## THE PROBLEM
Write out the whole listing again, exactly.
--- BEGIN RECORDS SHOWN ---
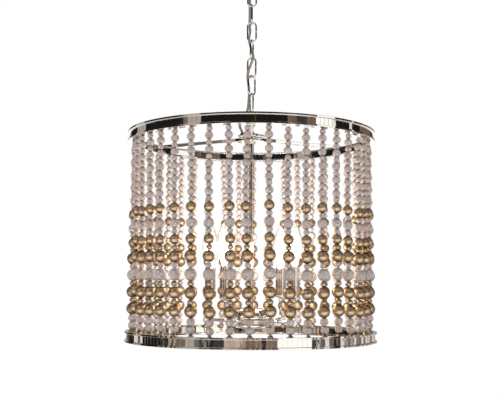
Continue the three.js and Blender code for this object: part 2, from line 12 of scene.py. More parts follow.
import bpy
import numpy as np
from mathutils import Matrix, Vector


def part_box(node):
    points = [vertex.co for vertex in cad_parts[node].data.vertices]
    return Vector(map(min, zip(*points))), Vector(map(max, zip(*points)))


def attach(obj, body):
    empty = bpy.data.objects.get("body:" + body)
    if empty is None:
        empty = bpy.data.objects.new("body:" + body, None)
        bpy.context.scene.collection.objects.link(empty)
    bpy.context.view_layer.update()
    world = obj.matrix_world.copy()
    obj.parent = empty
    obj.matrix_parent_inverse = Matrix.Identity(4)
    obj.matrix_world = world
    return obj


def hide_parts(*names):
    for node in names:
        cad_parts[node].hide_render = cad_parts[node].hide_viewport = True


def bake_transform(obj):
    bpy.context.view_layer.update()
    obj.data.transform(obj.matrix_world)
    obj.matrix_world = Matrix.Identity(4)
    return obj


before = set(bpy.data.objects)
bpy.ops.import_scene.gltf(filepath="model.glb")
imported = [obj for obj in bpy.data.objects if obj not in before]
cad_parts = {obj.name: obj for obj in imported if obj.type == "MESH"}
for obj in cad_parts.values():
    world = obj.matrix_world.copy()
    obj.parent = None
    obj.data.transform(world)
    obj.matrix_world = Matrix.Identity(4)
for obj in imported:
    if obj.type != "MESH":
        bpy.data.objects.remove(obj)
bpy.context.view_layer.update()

MM = 0.001
FULL_TURN = 2 * math.pi
DEGREE = math.pi / 180
chance = np.random.default_rng(42)

# Sizes of the part that the CAD boxes don't give, in millimetres
RIM_THICKNESS = 3.6
RIM_PROJECTION = 4
WEB_THICKNESS = 1.6
FLANGE_WIDTH = 14
LINK_LENGTH = 44.7
LINK_WIDTH = 21
LINK_WIRE = 3.2
LINK_TURNS_DEGREES = [88, 2, 95, 18, 109, 50, -20]
CANOPY_WALL = 1.4
CANOPY_EYE_RADIUS = 10.5
CANOPY_EYE_WIRE = 4.4
CANOPY_EYE_LOW_WIRE = -56.9
NIPPLE_HOLE_RADIUS = 5.2
LOOP_WIRE = 3.6
LOOP_EYE_LENGTH = 35.3
LOOP_EYE_WIDTH = 20
LOOP_STEM_RADIUS = 3.3
LOOP_COLLAR_RADIUS = 5.4
LOOP_COLLAR_HEIGHT = 4
BAR_HALF_WIDTH = 2.5
BAR_BOSS_RADIUS = 4.4
STEM_WALL = 1.2
STEM_HOLE_RADIUS = 5.35
CLUSTER_WALL = 1.5
STRAND_COUNT = 42
STRANDS_PER_CURTAIN = 3
STRAND_PHASE_DEGREES = -1.3
STRAND_CIRCLE_RADIUS = 240
STRING_RADIUS = 0.5
STRING_TIE_RADIUS = 0.42
STRING_TIE_SPREAD = 4
CRIMP_RADIUS = 1.15
BEAD_GAP = 0.2
RING_JOINT_DEGREES = 1.5
LIGHT_ANGLES_DEGREES = [57, 141, 237, 331]
LIGHT_CIRCLE_RADIUS = 102
FILAMENT_ABOVE_SLEEVE = 30
SEAT_GAP = 0.3
ARM_RADIUS = 3.2
ARM_NUT_RADIUS = 4.5
ARM_CENTRE_ABOVE_JOINT = 4
ARM_DIP = 8
ARM_DIP_RUN = 32
ARM_ELBOW_RADIUS = 13
SLEEVE_WALL = 0.9
SOCKET_BORE_RADIUS = 6.25
SOCKET_BORE_DEPTH = 20
CORD_CANOPY_PLACE = (-17, 6, 0)
CORD_HUB_PLACE = (-18, 2, 0)
CORD_WIDTH = 5.2
CORD_THICKNESS = 2.9
CONDUCTOR_RADIUS = 0.62
CORD_POINTS = [
    (-17, 6, -18), (-17, 6, -26), (-16.4, 6, -33), (-12.5, 5.4, -41), (-7.4, 4.8, -49),
    (-5.1, 4.6, -57), (-4.6, 4.6, -72), (-4.6, 4.6, -92), (-4.6, 4.6, -112), (-4.6, 4.6, -130),
    (-4.2, 3.6, -140), (-3.6, 0, -149), (-4.8, -3.4, -158), (-5.8, -4, -168), (-3.6, -4.2, -179),
    (-0.7, -2.4, -188), (2.2, -3.8, -197), (2.8, -5.6, -206), (-1.6, -4.6, -219),
    (-6.4, -2.8, -232), (-8.6, -1.6, -244), (-7.6, 0, -256), (-5.8, 1.4, -270),
    (-5.4, 1.6, -283), (-6.4, 2.8, -301), (-9.6, 4.8, -319), (-17, 4.4, -331), (-23.6, 3.2, -342),
    (-24, 2.4, -351), (-20.4, 2, -359), (-18, 2, -366), (-18, 2, -373),
]
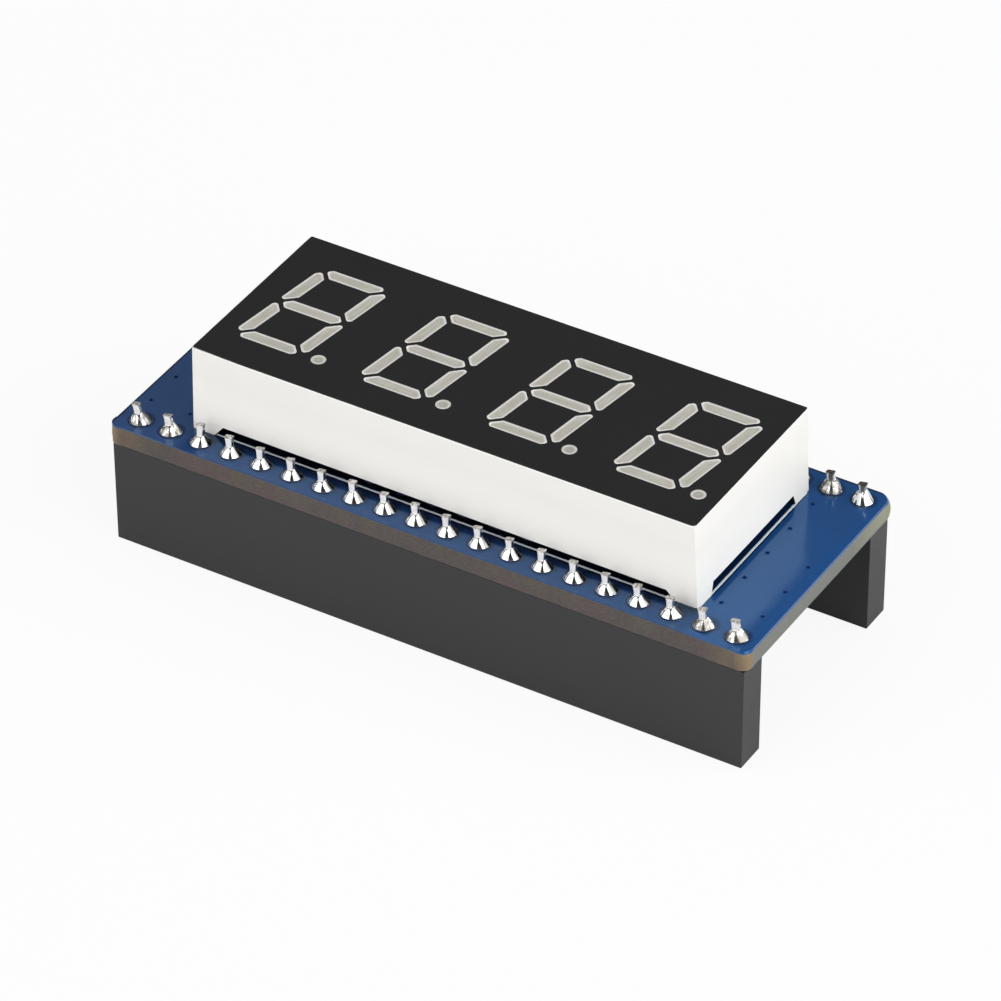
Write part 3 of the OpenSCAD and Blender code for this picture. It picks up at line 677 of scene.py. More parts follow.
# the first three front tails were bent on the way, and the third is longer
tail = dict(width=0.5, thickness=0.38, lean=0.03, turn=5.0, flare=0.11, burr=0.05, shear=0.12, columns=28, seed=7,
            bent=[(-0.17, 0.0), (-0.07, 0.0), (0.16, 0.05)], longer=0.22)
leafSheet = dict(width=0.6, thick=0.2, wall=0.7, bridge=8.13, knee=4.3, grip=(0.35, 2.4), end=(0.57, 1.26),
                 bend=0.22, columns=12)


def stanceOf(row):
    # how each tail stands, the same for the tail and its solder: lean of its tip, turn, and extra length
    chance = np.random.default_rng(tail["seed"] + row)
    lean = chance.uniform(-1, 1, (socketCount, 2)) * tail["lean"]
    turn = np.radians(chance.uniform(-1, 1, socketCount) * tail["turn"])
    longer = np.zeros(socketCount)
    if row == 0:
        lean[:3] = tail["bent"]
        longer[2] = tail["longer"]
    return lean, turn, longer, chance


def waistOf(z):
    # the tail is slimmest halfway up, where the tinning runs thin
    return np.interp(z, boardTop + np.array([0, 0.45, 0.8, 1.15, 1.5]), [1.04, 1.02, 1.0, 1.0, 1.02])


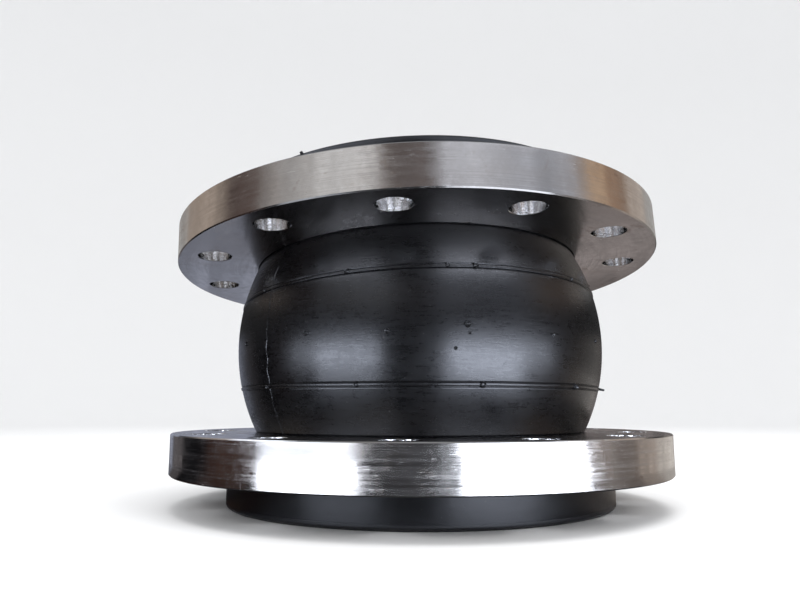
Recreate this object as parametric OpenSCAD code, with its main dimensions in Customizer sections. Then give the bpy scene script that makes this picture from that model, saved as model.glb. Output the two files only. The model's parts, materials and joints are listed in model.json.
--- END RECORDS SHOWN ---
## OUTPUT OF THE EXERCISE
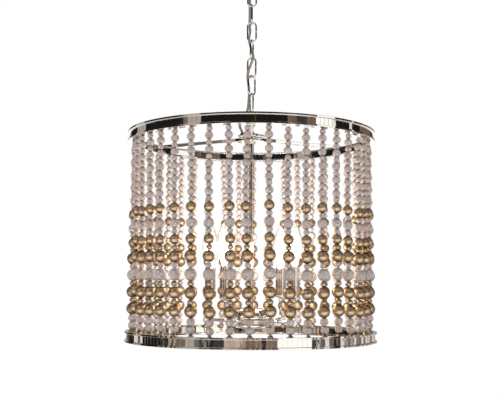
Continue the three.js and Blender code for this object: part 2, from line 12 of scene.py. More parts follow.
import bpy
import numpy as np
from mathutils import Matrix, Vector


def part_box(node):
    points = [vertex.co for vertex in cad_parts[node].data.vertices]
    return Vector(map(min, zip(*points))), Vector(map(max, zip(*points)))


def attach(obj, body):
    empty = bpy.data.objects.get("body:" + body)
    if empty is None:
        empty = bpy.data.objects.new("body:" + body, None)
        bpy.context.scene.collection.objects.link(empty)
    bpy.context.view_layer.update()
    world = obj.matrix_world.copy()
    obj.parent = empty
    obj.matrix_parent_inverse = Matrix.Identity(4)
    obj.matrix_world = world
    return obj


def hide_parts(*names):
    for node in names:
        cad_parts[node].hide_render = cad_parts[node].hide_viewport = True


def bake_transform(obj):
    bpy.context.view_layer.update()
    obj.data.transform(obj.matrix_world)
    obj.matrix_world = Matrix.Identity(4)
    return obj


before = set(bpy.data.objects)
bpy.ops.import_scene.gltf(filepath="model.glb")
imported = [obj for obj in bpy.data.objects if obj not in before]
cad_parts = {obj.name: obj for obj in imported if obj.type == "MESH"}
for obj in cad_parts.values():
    world = obj.matrix_world.copy()
    obj.parent = None
    obj.data.transform(world)
    obj.matrix_world = Matrix.Identity(4)
for obj in imported:
    if obj.type != "MESH":
        bpy.data.objects.remove(obj)
bpy.context.view_layer.update()

MM = 0.001
FULL_TURN = 2 * math.pi
DEGREE = math.pi / 180
chance = np.random.default_rng(42)

# Sizes of the part that the CAD boxes don't give, in millimetres
RIM_THICKNESS = 3.6
RIM_PROJECTION = 4
WEB_THICKNESS = 1.6
FLANGE_WIDTH = 14
LINK_LENGTH = 44.7
LINK_WIDTH = 21
LINK_WIRE = 3.2
LINK_TURNS_DEGREES = [88, 2, 95, 18, 109, 50, -20]
CANOPY_WALL = 1.4
CANOPY_EYE_RADIUS = 10.5
CANOPY_EYE_WIRE = 4.4
CANOPY_EYE_LOW_WIRE = -56.9
NIPPLE_HOLE_RADIUS = 5.2
LOOP_WIRE = 3.6
LOOP_EYE_LENGTH = 35.3
LOOP_EYE_WIDTH = 20
LOOP_STEM_RADIUS = 3.3
LOOP_COLLAR_RADIUS = 5.4
LOOP_COLLAR_HEIGHT = 4
BAR_HALF_WIDTH = 2.5
BAR_BOSS_RADIUS = 4.4
STEM_WALL = 1.2
STEM_HOLE_RADIUS = 5.35
CLUSTER_WALL = 1.5
STRAND_COUNT = 42
STRANDS_PER_CURTAIN = 3
STRAND_PHASE_DEGREES = -1.3
STRAND_CIRCLE_RADIUS = 240
STRING_RADIUS = 0.5
STRING_TIE_RADIUS = 0.42
STRING_TIE_SPREAD = 4
CRIMP_RADIUS = 1.15
BEAD_GAP = 0.2
RING_JOINT_DEGREES = 1.5
LIGHT_ANGLES_DEGREES = [57, 141, 237, 331]
LIGHT_CIRCLE_RADIUS = 102
FILAMENT_ABOVE_SLEEVE = 30
SEAT_GAP = 0.3
ARM_RADIUS = 3.2
ARM_NUT_RADIUS = 4.5
ARM_CENTRE_ABOVE_JOINT = 4
ARM_DIP = 8
ARM_DIP_RUN = 32
ARM_ELBOW_RADIUS = 13
SLEEVE_WALL = 0.9
SOCKET_BORE_RADIUS = 6.25
SOCKET_BORE_DEPTH = 20
CORD_CANOPY_PLACE = (-17, 6, 0)
CORD_HUB_PLACE = (-18, 2, 0)
CORD_WIDTH = 5.2
CORD_THICKNESS = 2.9
CONDUCTOR_RADIUS = 0.62
CORD_POINTS = [
    (-17, 6, -18), (-17, 6, -26), (-16.4, 6, -33), (-12.5, 5.4, -41), (-7.4, 4.8, -49),
    (-5.1, 4.6, -57), (-4.6, 4.6, -72), (-4.6, 4.6, -92), (-4.6, 4.6, -112), (-4.6, 4.6, -130),
    (-4.2, 3.6, -140), (-3.6, 0, -149), (-4.8, -3.4, -158), (-5.8, -4, -168), (-3.6, -4.2, -179),
    (-0.7, -2.4, -188), (2.2, -3.8, -197), (2.8, -5.6, -206), (-1.6, -4.6, -219),
    (-6.4, -2.8, -232), (-8.6, -1.6, -244), (-7.6, 0, -256), (-5.8, 1.4, -270),
    (-5.4, 1.6, -283), (-6.4, 2.8, -301), (-9.6, 4.8, -319), (-17, 4.4, -331), (-23.6, 3.2, -342),
    (-24, 2.4, -351), (-20.4, 2, -359), (-18, 2, -366), (-18, 2, -373),
]
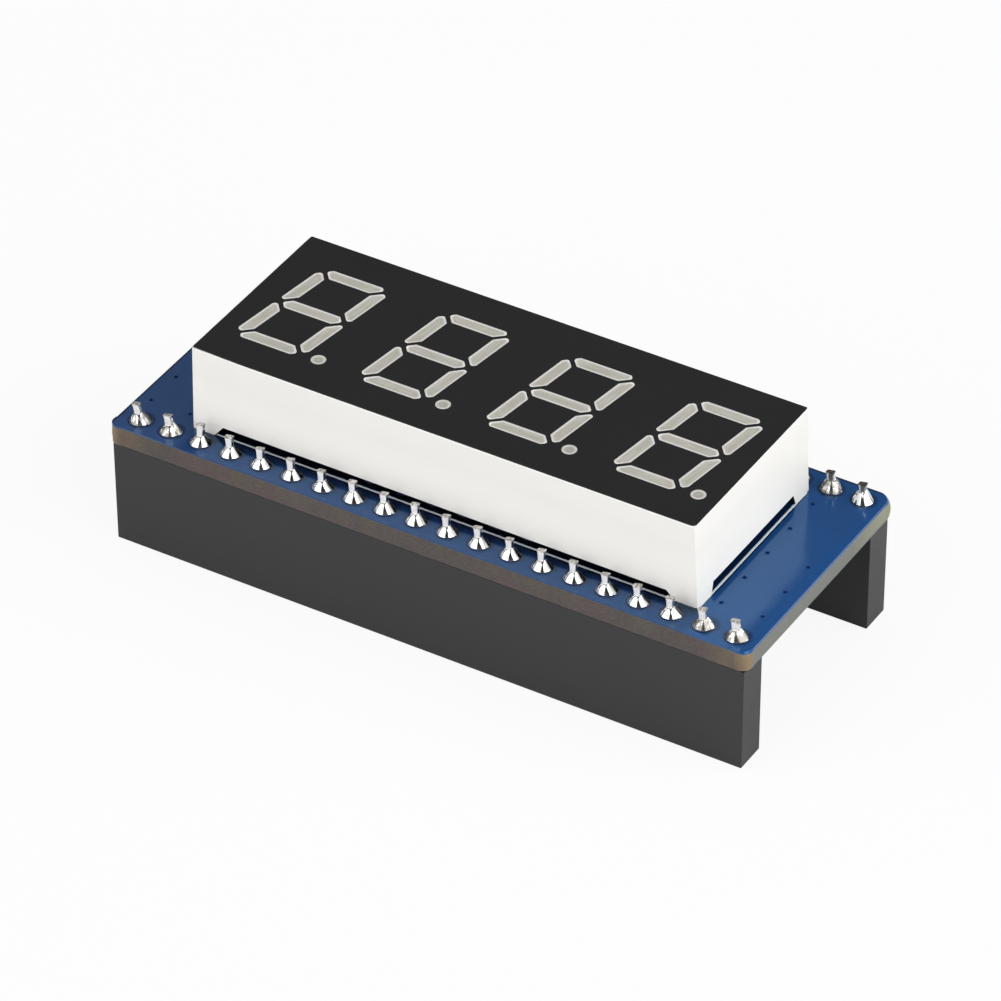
Write part 3 of the OpenSCAD and Blender code for this picture. It picks up at line 677 of scene.py. More parts follow.
# the first three front tails were bent on the way, and the third is longer
tail = dict(width=0.5, thickness=0.38, lean=0.03, turn=5.0, flare=0.11, burr=0.05, shear=0.12, columns=28, seed=7,
            bent=[(-0.17, 0.0), (-0.07, 0.0), (0.16, 0.05)], longer=0.22)
leafSheet = dict(width=0.6, thick=0.2, wall=0.7, bridge=8.13, knee=4.3, grip=(0.35, 2.4), end=(0.57, 1.26),
                 bend=0.22, columns=12)


def stanceOf(row):
    # how each tail stands, the same for the tail and its solder: lean of its tip, turn, and extra length
    chance = np.random.default_rng(tail["seed"] + row)
    lean = chance.uniform(-1, 1, (socketCount, 2)) * tail["lean"]
    turn = np.radians(chance.uniform(-1, 1, socketCount) * tail["turn"])
    longer = np.zeros(socketCount)
    if row == 0:
        lean[:3] = tail["bent"]
        longer[2] = tail["longer"]
    return lean, turn, longer, chance


def waistOf(z):
    # the tail is slimmest halfway up, where the tinning runs thin
    return np.interp(z, boardTop + np.array([0, 0.45, 0.8, 1.15, 1.5]), [1.04, 1.02, 1.0, 1.0, 1.02])


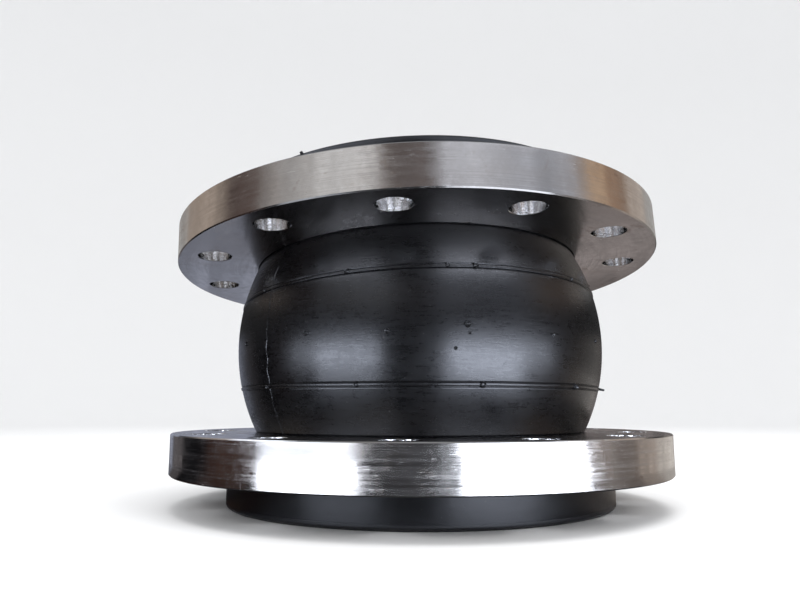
Recreate this object as parametric OpenSCAD code, with its main dimensions in Customizer sections. Then give the bpy scene script that makes this picture from that model, saved as model.glb. Output the two files only. The model's parts, materials and joints are listed in model.json.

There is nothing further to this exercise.